The only thing I wish Deng would improve on is his free throw %. If he can be a 80-83% free throw shooter, that would be great.


----------



## JeremyB0001 (Nov 17, 2003)

bullybullz said:


> The only thing I wish Deng would improve on is his free throw %. If he can be a 80-83% free throw shooter, that would be great.


3 point shooting. I think he can eventually become adequate if not good from behind the arc.


----------



## JeremyB0001 (Nov 17, 2003)

rosenthall said:


> I really enjoyed watching Luol play tonight. However, if Pau can maintain his current level of play for another 3-4 years, I think it will take 5 years from now before Luol's level of play becomes more impactful than Pau's, when you discount that production with time, I think it still makes a Luol for Pau trade a fair one for both teams.
> 
> Pau has every single skill we'd need in a big man, he's still in his prime, and trading for him would give us a 3-4 year window to compete for the eastern conference title and the national championship.

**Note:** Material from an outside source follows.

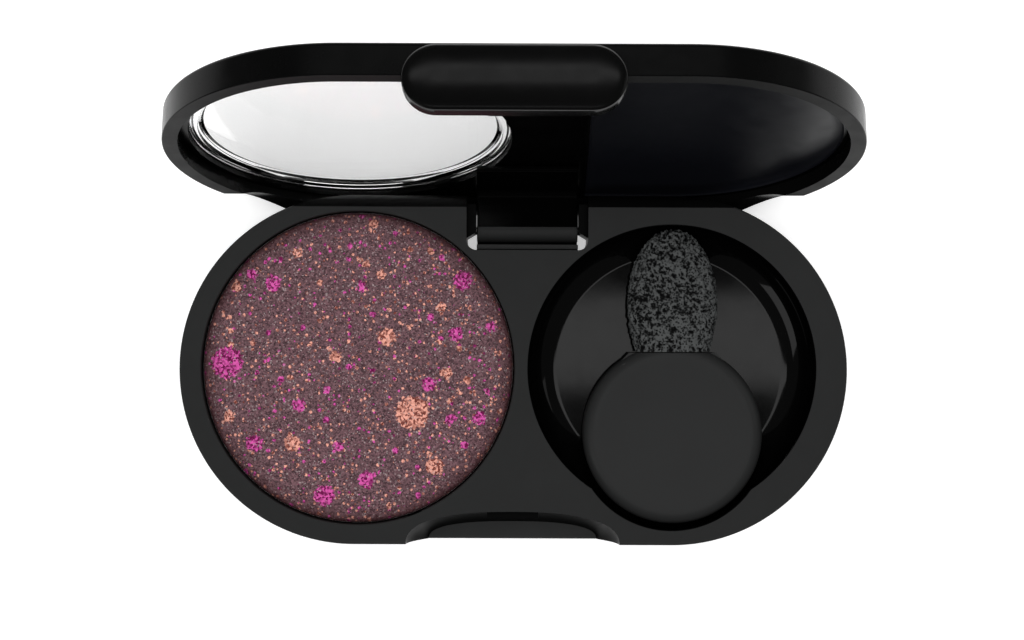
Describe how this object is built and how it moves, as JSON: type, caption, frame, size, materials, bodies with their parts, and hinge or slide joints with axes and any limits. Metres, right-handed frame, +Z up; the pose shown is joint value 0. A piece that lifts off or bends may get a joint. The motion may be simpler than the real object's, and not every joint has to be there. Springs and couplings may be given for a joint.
{
  "type": "eyeshadow palette",
  "caption": "Round-ended pocket compact, open: a domed eyeshadow in a pan, a sponge applicator in a well, and a hinged lid with a clear round window.",
  "frame": {"origin": "centre of the compact's underside, on the flat face that it rests on", "axes": "+X along the length from the powder to the applicator, +Y from the finger scoop to the hinge, +Z up"},
  "size_m": [0.0674, 0.0474, 0.0368],
  "materials": {
    "satin_body": "satin black moulding, polished black inside the applicator well",
    "lid_plastic": "glossy black moulding with a softly rounded edge",
    "gloss_black": "polished black moulding",
    "clear_window": "clear moulded plastic, polished on both faces",
    "pan_metal": "thin pressed metal, satin",
    "glue": "thin pale pressure-sensitive adhesive",
    "powder": "baked taupe-purple powder with magenta and copper flecks and a fine shimmer",
    "pin_steel": "drawn steel wire",
    "handle_plastic": "satin black moulding with a rounded edge",
    "sponge": "soft black open-cell foam with an uneven, porous surface",
    "label": "blank grey paper label, matt"
  },
  "bodies": {
    "base": {"base_body": "satin_body", "bottom_cover": "satin_body", "underside_label": "label", "pan_adhesive": "glue", "pan": "pan_metal", "eyeshadow": "powder", "hinge_pin": "pin_steel"},
    "lid": {"lid_shell": "lid_plastic", "lid_liner": "gloss_black", "lid_window": "clear_window", "hinge_arm": "gloss_black", "latch_tab": "lid_plastic"},
    "applicator": {"applicator_handle": "handle_plastic", "sponge_tip": "sponge"}
  },
  "joints": [
    {"name": "lid_hinge", "type": "hinge", "parent": "base", "child": "lid", "pos_m": [0.00137, 0.014, 0.00575], "axis": [-1, 0, 0], "range_deg": [-108, 0]},
    {"name": "applicator_lift", "type": "slide", "parent": "base", "child": "applicator", "axis": [0, 0, 1], "range_m": [0, 0.03]}
  ]
}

Do you mean as a post player or in general? If you're refering to the way people sometimes talk about Lu becoming a 4, I think that's somewhat misguided. The only attribute of a PF that he possesses is perhaps his height. He slashed but he doesn't post up much and he has a good long range jumper. He's also have to put on a lot of weight. I'm pretty sure he's a 3 for as long as he's in the league.

As far as value in general, Gasol's numbers are 20 and 9 wheras Lu is 18 and 7 right now. If Lu continues to improve at a decent clip he'll be at 22 and 8 in two or three years at which point you might be able to start discussing who is the better player.


----------



## bullybullz (Jan 28, 2007)

JeremyB0001 said:


> 3 point shooting. I think he can eventually become adequate if not good from behind the arc.


But the way he shoots, its flat so, its harder to make threes. If he has to change his form just to improve his threes, I wouldn't take that chance because it might mess up his consistent mid-range game. Free throws on the other hand, is a lot easier to improve.


----------



## ViciousFlogging (Sep 3, 2003)

bullybullz said:


> The only thing I wish Deng would improve on is his free throw %. If he can be a 80-83% free throw shooter, that would be great.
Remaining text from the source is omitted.